* [Stated exercise]:
Retype, exactly as written, every line from the one containing "obj.parent = None" down to the one containing "Formula: (a +", including both, and nothing else.

* [Provided data]:
----
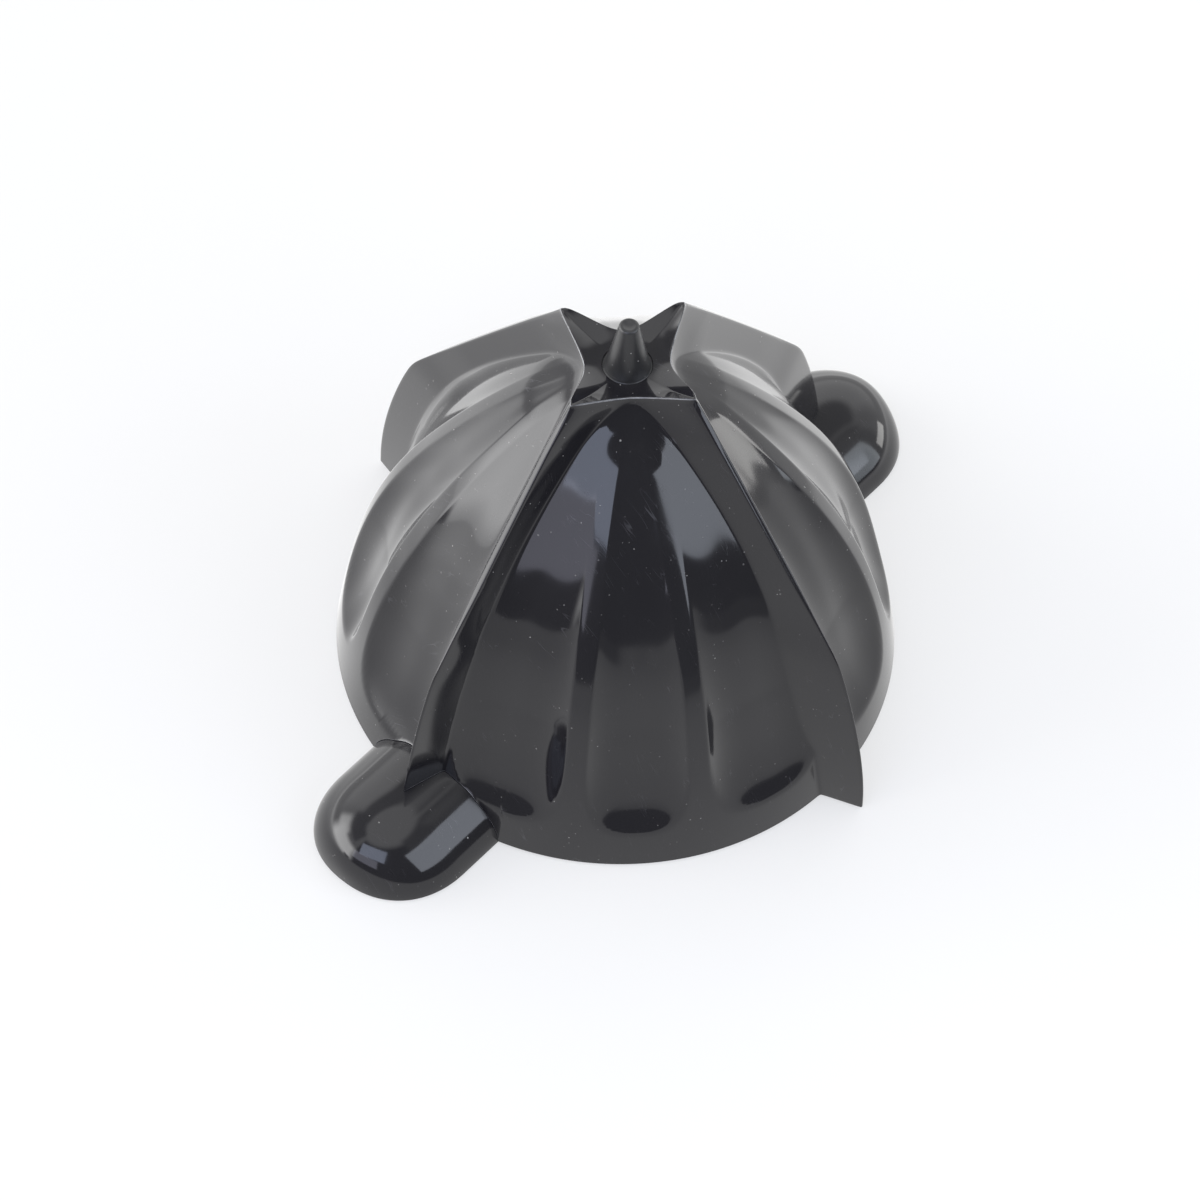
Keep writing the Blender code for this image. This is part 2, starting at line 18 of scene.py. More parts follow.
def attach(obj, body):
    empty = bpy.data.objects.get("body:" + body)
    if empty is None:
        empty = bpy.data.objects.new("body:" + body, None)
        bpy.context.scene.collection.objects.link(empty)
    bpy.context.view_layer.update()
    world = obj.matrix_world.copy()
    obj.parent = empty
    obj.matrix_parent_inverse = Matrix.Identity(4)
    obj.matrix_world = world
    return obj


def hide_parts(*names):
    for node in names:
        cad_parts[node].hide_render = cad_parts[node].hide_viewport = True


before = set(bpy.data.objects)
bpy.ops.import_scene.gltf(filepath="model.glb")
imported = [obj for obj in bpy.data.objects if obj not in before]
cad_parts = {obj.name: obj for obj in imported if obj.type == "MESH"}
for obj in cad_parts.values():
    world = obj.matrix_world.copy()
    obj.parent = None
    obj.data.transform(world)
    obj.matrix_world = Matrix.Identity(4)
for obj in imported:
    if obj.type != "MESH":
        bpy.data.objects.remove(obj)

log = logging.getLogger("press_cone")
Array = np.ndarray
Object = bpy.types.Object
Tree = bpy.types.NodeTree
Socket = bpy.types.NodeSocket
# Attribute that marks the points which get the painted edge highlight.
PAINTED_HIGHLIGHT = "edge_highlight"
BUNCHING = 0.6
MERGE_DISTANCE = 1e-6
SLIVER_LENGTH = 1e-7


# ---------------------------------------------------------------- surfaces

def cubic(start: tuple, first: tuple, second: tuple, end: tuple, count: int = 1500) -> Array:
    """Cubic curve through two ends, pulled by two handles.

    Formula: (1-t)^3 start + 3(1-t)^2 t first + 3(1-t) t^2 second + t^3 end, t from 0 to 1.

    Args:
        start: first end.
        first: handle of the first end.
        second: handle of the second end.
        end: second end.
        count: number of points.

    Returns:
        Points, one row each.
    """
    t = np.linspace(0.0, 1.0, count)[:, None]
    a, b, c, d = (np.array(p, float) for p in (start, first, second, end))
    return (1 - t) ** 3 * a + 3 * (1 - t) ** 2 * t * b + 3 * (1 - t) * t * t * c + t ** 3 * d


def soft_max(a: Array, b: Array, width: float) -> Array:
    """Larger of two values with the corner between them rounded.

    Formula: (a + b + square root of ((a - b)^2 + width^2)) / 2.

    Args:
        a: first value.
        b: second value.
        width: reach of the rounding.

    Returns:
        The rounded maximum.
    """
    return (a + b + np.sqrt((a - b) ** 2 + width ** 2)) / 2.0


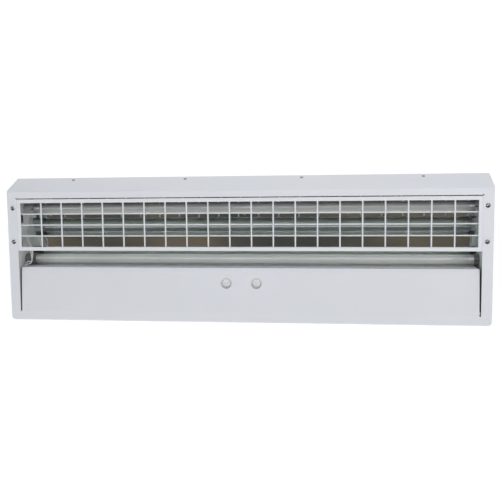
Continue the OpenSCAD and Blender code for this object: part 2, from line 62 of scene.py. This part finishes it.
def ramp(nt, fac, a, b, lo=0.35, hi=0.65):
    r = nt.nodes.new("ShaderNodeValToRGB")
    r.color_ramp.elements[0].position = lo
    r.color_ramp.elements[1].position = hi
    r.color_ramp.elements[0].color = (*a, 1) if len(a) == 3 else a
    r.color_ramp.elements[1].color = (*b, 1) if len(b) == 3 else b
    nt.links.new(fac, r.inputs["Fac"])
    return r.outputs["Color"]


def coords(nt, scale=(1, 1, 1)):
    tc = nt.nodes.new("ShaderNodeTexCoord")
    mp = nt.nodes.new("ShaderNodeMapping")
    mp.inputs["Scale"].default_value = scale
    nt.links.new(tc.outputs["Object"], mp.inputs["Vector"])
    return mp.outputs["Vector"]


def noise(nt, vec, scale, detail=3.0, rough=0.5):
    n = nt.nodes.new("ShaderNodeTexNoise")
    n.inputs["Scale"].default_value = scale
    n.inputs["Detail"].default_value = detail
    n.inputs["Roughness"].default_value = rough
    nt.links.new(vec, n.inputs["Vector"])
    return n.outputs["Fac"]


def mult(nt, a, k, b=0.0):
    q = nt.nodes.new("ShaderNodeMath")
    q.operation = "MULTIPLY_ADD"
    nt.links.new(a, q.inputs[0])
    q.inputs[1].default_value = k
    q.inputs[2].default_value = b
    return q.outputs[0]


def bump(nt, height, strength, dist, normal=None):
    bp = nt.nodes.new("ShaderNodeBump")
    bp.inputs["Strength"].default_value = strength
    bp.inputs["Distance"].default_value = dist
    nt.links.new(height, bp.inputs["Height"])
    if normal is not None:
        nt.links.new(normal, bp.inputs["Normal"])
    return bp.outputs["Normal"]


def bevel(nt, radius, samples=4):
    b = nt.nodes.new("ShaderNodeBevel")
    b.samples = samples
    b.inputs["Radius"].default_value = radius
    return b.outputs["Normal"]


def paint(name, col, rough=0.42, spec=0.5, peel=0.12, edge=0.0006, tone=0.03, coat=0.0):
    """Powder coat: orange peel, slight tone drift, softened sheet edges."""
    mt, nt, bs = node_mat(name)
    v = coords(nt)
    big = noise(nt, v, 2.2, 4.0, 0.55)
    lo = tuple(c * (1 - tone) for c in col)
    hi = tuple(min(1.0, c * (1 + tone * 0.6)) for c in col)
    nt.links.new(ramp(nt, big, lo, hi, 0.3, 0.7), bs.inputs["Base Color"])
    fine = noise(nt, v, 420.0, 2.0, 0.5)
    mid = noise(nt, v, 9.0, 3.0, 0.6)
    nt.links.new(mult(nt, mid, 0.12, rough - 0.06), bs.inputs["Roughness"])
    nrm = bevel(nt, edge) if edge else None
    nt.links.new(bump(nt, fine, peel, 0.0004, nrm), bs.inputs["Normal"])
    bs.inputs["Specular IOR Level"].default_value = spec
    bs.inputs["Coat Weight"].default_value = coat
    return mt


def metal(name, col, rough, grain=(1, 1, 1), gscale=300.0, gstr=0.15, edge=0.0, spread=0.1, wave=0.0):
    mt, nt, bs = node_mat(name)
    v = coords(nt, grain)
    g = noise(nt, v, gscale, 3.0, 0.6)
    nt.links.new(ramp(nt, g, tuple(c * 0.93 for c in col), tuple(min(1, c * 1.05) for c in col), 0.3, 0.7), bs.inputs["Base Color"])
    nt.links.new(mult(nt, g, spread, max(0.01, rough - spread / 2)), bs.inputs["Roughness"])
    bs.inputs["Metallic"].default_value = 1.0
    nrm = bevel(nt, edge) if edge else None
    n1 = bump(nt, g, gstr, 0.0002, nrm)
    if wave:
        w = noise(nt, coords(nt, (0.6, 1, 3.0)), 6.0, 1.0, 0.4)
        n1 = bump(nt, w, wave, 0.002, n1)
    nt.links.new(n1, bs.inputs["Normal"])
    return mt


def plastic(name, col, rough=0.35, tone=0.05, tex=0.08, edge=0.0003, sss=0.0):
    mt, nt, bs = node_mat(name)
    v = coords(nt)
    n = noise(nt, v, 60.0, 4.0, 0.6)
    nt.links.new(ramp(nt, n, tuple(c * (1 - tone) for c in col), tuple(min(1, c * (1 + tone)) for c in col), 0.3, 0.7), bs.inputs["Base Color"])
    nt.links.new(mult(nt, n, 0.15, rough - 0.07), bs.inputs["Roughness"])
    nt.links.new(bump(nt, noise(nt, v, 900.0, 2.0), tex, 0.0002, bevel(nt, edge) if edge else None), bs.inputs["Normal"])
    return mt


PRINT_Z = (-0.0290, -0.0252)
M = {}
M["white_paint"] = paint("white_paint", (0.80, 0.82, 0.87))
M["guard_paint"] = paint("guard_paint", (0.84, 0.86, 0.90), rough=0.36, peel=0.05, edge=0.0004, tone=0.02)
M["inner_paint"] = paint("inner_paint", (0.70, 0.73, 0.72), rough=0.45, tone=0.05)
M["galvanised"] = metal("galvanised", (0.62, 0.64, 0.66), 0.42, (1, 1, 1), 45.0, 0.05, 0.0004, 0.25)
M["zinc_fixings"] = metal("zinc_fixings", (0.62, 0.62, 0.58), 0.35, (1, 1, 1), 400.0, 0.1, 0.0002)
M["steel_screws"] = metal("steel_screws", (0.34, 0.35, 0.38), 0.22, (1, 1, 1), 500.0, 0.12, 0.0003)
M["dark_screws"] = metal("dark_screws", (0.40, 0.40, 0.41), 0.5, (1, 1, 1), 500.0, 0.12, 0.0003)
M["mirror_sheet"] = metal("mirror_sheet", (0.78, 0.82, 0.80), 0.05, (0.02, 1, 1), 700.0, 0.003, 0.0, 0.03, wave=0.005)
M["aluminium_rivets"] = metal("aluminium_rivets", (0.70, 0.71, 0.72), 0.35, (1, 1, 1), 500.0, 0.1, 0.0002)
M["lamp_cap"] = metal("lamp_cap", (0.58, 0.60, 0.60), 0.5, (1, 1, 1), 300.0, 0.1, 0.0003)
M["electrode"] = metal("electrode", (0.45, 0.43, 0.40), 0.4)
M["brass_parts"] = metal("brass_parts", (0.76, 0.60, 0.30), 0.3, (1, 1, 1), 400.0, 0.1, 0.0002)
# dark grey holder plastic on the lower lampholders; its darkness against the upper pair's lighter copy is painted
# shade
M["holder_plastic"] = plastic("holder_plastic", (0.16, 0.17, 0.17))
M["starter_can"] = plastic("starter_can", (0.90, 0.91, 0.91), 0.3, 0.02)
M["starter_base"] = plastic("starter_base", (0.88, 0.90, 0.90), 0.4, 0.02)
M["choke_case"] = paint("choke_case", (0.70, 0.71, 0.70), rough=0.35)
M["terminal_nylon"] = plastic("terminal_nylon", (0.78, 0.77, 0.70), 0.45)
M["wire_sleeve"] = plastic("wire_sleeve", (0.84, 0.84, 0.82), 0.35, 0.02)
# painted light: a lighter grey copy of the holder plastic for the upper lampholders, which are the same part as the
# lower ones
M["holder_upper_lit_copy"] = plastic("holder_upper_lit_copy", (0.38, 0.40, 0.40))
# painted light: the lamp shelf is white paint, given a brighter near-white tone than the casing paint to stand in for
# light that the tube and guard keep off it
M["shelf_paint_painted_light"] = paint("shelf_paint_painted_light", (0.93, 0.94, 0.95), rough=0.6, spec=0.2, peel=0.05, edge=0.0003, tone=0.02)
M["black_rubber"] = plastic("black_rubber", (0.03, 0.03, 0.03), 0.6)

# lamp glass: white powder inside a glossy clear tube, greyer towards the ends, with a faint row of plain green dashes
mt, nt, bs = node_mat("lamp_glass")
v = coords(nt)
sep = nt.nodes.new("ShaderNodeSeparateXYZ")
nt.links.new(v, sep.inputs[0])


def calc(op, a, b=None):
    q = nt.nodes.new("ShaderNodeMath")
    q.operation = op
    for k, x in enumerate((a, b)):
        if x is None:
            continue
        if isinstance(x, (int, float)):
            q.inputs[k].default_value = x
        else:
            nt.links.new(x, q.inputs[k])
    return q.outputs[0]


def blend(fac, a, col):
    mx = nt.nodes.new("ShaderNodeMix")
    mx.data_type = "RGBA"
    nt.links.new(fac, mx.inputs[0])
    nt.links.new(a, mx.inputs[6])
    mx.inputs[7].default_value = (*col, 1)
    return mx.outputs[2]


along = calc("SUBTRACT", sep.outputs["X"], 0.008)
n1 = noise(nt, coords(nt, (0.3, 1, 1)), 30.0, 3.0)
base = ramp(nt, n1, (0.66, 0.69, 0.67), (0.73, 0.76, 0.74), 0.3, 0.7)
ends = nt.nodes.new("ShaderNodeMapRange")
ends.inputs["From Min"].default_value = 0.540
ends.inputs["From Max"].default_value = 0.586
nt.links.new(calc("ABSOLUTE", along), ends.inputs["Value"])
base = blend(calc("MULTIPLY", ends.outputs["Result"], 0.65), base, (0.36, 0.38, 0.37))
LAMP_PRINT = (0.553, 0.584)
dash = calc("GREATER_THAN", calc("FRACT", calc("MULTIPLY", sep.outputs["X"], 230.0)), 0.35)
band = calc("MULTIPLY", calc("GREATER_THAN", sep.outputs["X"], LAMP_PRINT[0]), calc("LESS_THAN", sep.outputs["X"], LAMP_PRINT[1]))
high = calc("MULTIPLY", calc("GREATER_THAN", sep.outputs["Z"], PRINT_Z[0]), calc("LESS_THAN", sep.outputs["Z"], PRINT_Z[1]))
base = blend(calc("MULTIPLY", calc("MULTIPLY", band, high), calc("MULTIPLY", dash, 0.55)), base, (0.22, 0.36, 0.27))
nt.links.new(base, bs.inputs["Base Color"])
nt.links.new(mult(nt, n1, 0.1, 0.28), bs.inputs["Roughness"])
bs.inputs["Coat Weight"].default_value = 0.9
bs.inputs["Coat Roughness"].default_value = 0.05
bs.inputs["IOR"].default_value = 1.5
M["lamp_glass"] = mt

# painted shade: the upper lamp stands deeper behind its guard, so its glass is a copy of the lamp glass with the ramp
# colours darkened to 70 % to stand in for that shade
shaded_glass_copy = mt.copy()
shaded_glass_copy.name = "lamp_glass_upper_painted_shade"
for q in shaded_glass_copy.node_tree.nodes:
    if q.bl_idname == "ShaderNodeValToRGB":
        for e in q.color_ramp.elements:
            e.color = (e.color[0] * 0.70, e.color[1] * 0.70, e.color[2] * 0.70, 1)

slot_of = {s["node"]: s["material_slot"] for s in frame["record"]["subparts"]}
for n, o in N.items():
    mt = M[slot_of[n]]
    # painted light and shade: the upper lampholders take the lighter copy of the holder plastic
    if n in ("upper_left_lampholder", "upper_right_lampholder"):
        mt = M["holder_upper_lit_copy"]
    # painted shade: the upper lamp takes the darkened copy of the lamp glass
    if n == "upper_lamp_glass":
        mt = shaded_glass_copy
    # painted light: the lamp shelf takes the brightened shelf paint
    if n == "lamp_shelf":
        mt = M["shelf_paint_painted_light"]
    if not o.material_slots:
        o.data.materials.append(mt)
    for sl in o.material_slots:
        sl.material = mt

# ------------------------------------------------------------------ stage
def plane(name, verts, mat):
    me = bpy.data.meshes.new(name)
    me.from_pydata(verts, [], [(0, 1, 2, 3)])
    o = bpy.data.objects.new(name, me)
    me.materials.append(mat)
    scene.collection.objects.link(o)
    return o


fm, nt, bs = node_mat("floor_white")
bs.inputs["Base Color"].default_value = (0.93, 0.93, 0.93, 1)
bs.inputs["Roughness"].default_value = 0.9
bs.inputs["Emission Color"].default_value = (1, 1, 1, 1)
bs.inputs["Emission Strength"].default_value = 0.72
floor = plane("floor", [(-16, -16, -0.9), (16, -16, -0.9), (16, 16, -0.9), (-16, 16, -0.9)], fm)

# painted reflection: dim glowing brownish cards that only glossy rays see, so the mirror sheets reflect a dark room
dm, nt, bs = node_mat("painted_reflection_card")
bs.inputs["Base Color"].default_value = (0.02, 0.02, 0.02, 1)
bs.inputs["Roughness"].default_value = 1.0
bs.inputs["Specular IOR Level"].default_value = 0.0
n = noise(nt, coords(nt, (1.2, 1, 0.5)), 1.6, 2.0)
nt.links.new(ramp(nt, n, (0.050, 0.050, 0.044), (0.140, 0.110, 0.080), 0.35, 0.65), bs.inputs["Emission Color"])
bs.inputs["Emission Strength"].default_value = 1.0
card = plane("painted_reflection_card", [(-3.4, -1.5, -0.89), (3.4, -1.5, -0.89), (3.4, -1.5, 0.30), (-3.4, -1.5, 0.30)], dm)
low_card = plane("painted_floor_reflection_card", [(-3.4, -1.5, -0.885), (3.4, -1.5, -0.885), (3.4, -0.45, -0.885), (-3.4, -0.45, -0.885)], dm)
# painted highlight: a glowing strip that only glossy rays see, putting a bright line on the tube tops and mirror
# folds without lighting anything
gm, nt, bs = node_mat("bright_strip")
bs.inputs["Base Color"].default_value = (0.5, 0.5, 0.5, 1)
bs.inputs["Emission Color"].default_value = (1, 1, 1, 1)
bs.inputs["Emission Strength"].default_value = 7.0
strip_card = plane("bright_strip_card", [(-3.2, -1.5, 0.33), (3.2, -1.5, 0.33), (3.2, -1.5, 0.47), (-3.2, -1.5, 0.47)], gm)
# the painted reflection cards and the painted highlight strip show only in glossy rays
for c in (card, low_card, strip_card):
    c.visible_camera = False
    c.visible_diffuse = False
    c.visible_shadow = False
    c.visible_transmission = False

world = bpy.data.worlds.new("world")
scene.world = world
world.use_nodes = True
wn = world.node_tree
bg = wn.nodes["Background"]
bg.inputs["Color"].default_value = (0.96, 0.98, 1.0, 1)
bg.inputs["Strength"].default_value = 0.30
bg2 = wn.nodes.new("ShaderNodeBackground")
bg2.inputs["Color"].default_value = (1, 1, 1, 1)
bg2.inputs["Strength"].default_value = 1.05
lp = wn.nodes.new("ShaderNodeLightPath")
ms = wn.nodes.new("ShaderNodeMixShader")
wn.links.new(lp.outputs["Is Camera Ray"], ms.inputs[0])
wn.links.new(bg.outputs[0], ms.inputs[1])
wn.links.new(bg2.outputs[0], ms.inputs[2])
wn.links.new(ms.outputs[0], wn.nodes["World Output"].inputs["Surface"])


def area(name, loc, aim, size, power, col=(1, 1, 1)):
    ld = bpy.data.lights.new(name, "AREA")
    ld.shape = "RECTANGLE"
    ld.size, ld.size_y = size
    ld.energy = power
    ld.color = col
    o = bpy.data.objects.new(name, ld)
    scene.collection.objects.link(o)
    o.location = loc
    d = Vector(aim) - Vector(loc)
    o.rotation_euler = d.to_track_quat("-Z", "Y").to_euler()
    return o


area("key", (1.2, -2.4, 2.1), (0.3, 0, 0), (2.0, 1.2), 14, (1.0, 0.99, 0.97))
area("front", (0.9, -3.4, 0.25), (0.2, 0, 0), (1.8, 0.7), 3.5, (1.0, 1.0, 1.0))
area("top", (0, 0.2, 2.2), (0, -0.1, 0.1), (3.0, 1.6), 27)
----
* [Answer]:
    obj.parent = None
    obj.data.transform(world)
    obj.matrix_world = Matrix.Identity(4)
for obj in imported:
    if obj.type != "MESH":
        bpy.data.objects.remove(obj)

log = logging.getLogger("press_cone")
Array = np.ndarray
Object = bpy.types.Object
Tree = bpy.types.NodeTree
Socket = bpy.types.NodeSocket
# Attribute that marks the points which get the painted edge highlight.
PAINTED_HIGHLIGHT = "edge_highlight"
BUNCHING = 0.6
MERGE_DISTANCE = 1e-6
SLIVER_LENGTH = 1e-7


# ---------------------------------------------------------------- surfaces

def cubic(start: tuple, first: tuple, second: tuple, end: tuple, count: int = 1500) -> Array:
    """Cubic curve through two ends, pulled by two handles.

    Formula: (1-t)^3 start + 3(1-t)^2 t first + 3(1-t) t^2 second + t^3 end, t from 0 to 1.

    Args:
        start: first end.
        first: handle of the first end.
        second: handle of the second end.
        end: second end.
        count: number of points.

    Returns:
        Points, one row each.
    """
    t = np.linspace(0.0, 1.0, count)[:, None]
    a, b, c, d = (np.array(p, float) for p in (start, first, second, end))
    return (1 - t) ** 3 * a + 3 * (1 - t) ** 2 * t * b + 3 * (1 - t) * t * t * c + t ** 3 * d


def soft_max(a: Array, b: Array, width: float) -> Array:
    """Larger of two values with the corner between them rounded.

    Formula: (a + b + square root of ((a - b)^2 + width^2)) / 2.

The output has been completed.